Infringements of IPR cause both non-material and economic damage to European undertakings and bring about heavy economic and fiscal losses to states. Adequate protection of intellectual property rights is a prerequisite for the development of the digital economy and of the digital single market. The rapidly increasing development of e-commerce and online activities has changed the way IPR enforcement should be considered in the digital environment, particularly because it affords new possibilities for infringement, owing not least to new social behavioural patterns among users.

There is a lack of adequate knowledge of the social and cultural importance of IPR and of the actions considered as infringements of them, and a lack of awareness, especially among young Europeans, of the potential consequences of IPR infringements on the EU economy and society, and on the general safety of citizens.

The key objective of the action plan should be to ensure the effective, evidence-based enforcement of IPR, which plays a key role in stimulating innovation, creativity, competitiveness, growth and cultural diversity. Measures taken to enforce IPR should be based on precise, reliable data.

At times of financial crisis, when major cuts are being made in financial support for the cultural sector, IPR are often among individual creators’ main sources of income.
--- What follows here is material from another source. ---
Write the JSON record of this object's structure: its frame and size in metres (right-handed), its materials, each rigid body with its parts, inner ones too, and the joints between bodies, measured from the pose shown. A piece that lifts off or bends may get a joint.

Therefore, ensuring fair remuneration for creators should be a crucial element of the EU action plan. In the interests of innovation, creativity and competitiveness, it is crucial that IPR protection measures are transparent and that full information is available to the public and to all other actors concerned.

All actors in the supply chain have a role to play in the fight against IPR infringement and should be involved in this process. An approach involving all actors should be developed both in the online and in the offline context. Fundamental rights need to be balanced for this to be successful, as measures that impact fundamental rights cannot be undertaken voluntarily by commercial operators, but need a legal basis and judicial oversight.

Counterfeit and IPR-infringing physical goods are increasingly being traded and sold via online marketplaces, where Member State authorities have limited abilities to control sales. Applying due diligence throughout the supply chain and enhanced market surveillance and information sharing between customs authorities would improve the business environment and contribute to preventing infringing goods and services from entering the market.

In the cultural and creative sector, payment service providers should be involved in the dialogue with a view to reducing the profits generated by IPR infringements in the online sphere.

Consumers should be better able to identify infringing offers so that they can decide not to proceed with a given purchase. Commission’s action plan does not include any action designed to improve consumers’ ability to identify infringing goods and contents. The system for the notification and removal, one URL at a time, of content that infringes IPR has practical limitations in view of the speed with which the content in question can be made available again.

It will be possible to achieve greater transparency and better information in an effective manner only with the cooperation of the main internet stakeholders who convey content protected by IPR. It is therefore desirable (de) to involve them in such efforts to achieve transparency and the circulation of information.